The agency also called for more specific language on what “considerations around migration law” it should apply when deciding on which professions to exempt. 

In some of its comments on the detail or proposals, the Migration Agency highlighted that the law should specify that work permit applicants need to be offered a salary that meets or exceeds Sweden’s median salary “at the time of application”, and also called for more specifics on how to define a “monthly salary”.

  • Don’t miss any Swedish work permit news from The Local by downloading our app (available on Apple and Android) and then selecting Work Permits in your Notification options via the User button

Eriksson also recommended that Migration Agency be tasked with deciding which industries should be entirely excluded from the work permit system because they have historically had problems with the exploitation of labour migrants and abuse of the work permit system.  

“The possibility of excluding certain groups of jobs is an important tool in the work against exploitation in the workplace,” the agency said of this proposal.

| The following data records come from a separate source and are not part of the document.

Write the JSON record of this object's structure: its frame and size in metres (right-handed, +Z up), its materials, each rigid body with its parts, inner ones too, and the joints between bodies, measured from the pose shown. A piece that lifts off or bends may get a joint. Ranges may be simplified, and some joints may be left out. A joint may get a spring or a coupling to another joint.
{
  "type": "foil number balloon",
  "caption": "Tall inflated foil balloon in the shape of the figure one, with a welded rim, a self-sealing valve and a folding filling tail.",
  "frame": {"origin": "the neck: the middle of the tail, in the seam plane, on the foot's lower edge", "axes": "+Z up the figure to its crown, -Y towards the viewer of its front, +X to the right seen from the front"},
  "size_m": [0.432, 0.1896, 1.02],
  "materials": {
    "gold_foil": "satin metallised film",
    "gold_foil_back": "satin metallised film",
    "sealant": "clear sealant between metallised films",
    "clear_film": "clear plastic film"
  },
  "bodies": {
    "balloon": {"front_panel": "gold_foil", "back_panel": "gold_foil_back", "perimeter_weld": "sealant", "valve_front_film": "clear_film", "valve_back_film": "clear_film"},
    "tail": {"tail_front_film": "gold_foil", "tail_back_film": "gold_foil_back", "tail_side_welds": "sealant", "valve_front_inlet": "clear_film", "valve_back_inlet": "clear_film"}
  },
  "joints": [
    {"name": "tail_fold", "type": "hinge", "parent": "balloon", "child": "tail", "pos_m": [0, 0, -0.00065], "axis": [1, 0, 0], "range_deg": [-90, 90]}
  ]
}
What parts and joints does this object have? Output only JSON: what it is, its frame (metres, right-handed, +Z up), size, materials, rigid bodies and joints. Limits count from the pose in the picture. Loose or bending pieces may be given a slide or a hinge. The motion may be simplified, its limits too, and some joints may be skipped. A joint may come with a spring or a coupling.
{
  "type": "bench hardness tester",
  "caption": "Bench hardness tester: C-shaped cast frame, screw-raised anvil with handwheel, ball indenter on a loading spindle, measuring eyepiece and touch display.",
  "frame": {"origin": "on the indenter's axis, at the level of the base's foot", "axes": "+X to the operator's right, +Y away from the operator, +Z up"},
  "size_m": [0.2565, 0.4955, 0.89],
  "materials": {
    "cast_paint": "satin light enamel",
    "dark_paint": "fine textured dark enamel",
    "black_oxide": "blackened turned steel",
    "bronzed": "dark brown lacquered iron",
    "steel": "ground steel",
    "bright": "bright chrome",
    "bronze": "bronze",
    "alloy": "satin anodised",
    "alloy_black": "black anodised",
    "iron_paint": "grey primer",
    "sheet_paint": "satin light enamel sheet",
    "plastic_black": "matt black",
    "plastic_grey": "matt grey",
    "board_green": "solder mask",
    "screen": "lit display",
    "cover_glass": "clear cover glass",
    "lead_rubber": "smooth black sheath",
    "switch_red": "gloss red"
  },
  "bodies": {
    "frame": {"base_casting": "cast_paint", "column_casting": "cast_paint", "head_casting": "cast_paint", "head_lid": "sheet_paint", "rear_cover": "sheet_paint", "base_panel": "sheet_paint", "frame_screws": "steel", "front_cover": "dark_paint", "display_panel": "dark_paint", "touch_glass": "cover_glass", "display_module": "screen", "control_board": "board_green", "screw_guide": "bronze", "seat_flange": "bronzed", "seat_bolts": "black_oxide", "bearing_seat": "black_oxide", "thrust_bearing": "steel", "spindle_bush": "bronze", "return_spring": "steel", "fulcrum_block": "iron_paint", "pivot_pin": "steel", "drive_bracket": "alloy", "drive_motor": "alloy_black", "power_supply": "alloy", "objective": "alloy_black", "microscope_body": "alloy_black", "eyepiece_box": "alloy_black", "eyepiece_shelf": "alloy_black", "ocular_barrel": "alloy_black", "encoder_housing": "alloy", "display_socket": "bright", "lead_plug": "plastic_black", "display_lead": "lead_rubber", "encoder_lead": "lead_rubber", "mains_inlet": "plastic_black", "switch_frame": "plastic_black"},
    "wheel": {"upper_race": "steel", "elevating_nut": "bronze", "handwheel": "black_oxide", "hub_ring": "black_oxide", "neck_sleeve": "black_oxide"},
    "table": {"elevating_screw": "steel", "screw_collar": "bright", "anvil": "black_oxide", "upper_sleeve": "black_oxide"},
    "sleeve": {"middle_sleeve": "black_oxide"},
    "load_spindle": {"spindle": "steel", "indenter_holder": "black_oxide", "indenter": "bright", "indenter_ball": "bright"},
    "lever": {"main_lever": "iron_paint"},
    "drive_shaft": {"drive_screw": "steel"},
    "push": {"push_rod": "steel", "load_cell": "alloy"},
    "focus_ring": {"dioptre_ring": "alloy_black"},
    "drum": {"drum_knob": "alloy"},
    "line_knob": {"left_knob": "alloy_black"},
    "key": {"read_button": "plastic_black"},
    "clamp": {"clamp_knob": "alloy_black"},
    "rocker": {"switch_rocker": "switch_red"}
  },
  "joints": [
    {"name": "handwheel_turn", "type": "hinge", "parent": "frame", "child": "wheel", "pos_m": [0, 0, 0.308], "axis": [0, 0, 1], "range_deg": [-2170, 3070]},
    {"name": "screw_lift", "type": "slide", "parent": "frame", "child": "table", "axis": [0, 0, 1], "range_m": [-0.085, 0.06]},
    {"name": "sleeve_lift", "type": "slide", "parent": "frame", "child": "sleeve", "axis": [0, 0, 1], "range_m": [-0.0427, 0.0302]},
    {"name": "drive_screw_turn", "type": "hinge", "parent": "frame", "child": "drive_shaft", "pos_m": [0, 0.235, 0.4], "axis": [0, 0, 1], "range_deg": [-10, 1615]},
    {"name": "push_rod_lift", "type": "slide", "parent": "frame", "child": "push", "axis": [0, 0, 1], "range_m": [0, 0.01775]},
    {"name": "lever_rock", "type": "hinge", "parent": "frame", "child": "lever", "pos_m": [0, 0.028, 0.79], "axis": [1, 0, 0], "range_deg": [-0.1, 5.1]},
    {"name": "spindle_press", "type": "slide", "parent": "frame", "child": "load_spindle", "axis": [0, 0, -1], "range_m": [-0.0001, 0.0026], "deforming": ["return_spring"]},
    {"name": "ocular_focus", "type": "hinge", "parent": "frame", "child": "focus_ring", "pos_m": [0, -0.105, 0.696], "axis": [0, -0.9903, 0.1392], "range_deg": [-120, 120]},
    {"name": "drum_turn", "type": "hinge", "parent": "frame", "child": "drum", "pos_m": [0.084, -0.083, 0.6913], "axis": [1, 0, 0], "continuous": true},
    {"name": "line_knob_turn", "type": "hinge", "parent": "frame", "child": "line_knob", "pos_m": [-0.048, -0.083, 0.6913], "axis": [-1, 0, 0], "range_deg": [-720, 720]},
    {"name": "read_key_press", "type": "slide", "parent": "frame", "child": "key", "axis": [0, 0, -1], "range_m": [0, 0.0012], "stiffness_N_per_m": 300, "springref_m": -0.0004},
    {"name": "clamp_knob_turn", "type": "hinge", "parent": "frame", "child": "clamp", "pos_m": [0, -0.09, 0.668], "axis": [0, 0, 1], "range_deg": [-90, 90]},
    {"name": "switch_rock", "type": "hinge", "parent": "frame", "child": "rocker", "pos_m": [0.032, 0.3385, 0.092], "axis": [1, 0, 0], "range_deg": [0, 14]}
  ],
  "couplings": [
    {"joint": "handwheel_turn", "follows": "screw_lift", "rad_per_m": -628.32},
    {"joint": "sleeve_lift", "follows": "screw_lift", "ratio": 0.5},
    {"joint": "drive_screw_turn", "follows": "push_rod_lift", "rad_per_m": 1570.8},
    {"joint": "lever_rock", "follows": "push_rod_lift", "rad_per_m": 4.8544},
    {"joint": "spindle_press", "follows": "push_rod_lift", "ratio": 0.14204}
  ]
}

But it said that to carry out this task properly, it would need more information on what criteria should be applied when making such exclusions as well as increased powers to cooperate and share information with other agencies involved in combatting exploitation and abuse in the workplace. 

“For this work to be even more effective, more tools are needed that enable more thorough controls. This is both about developing regulations that provide the Migration Agency with wider powers to carry out checks that facilitate cooperation and information exchange between relevant authorities and organisations,” it said. 

When it comes to the impact of the proposals on its own internal workings, the agency said it agreed broadly with the Eriksson’s judgement that they would not increase the workload at the agency.

The extra work required to carry out its new tasks would, it said, be largely offset by the lower work load following from the proposed abolition of the spårbyte, or “track change” system which allows rejected asylum seekers to stay in the country and apply for work permits. 

It did warn, however, that the changes could lead to even longer processing times for work permit applications. 

“The Migration Agency would like to highlight that the proposed changes to the law, and in particular the salary threshold and the regional and national exemptions from this threshold might affect handling times for work permit cases,” it wrote. 

“The regulatory framework around labour migration is already complex today and involves several decision points. Judging whether an application concerns a job for which there is a national or regional shortage will require a new decision point which will require education and preparation.” 

To reduce the extra demand on resources, the agency called on the government to make the regulation “as precise as possible”, leaving as little room as possible for different interpretations, which would then allow the agency to speed up processing and even digitalise some decisions. 

If the plans to raise the work permit salary threshold from 80 percent of the median salary to 100 percent go through, the idea is that they would come into effect in June next year (although work permit holders renewing their permits would get a one-year grace period).

But the proposal has received a slew of criticism from Swedish business organisations, which argue that it would make it harder to fill essential roles and attract international talent.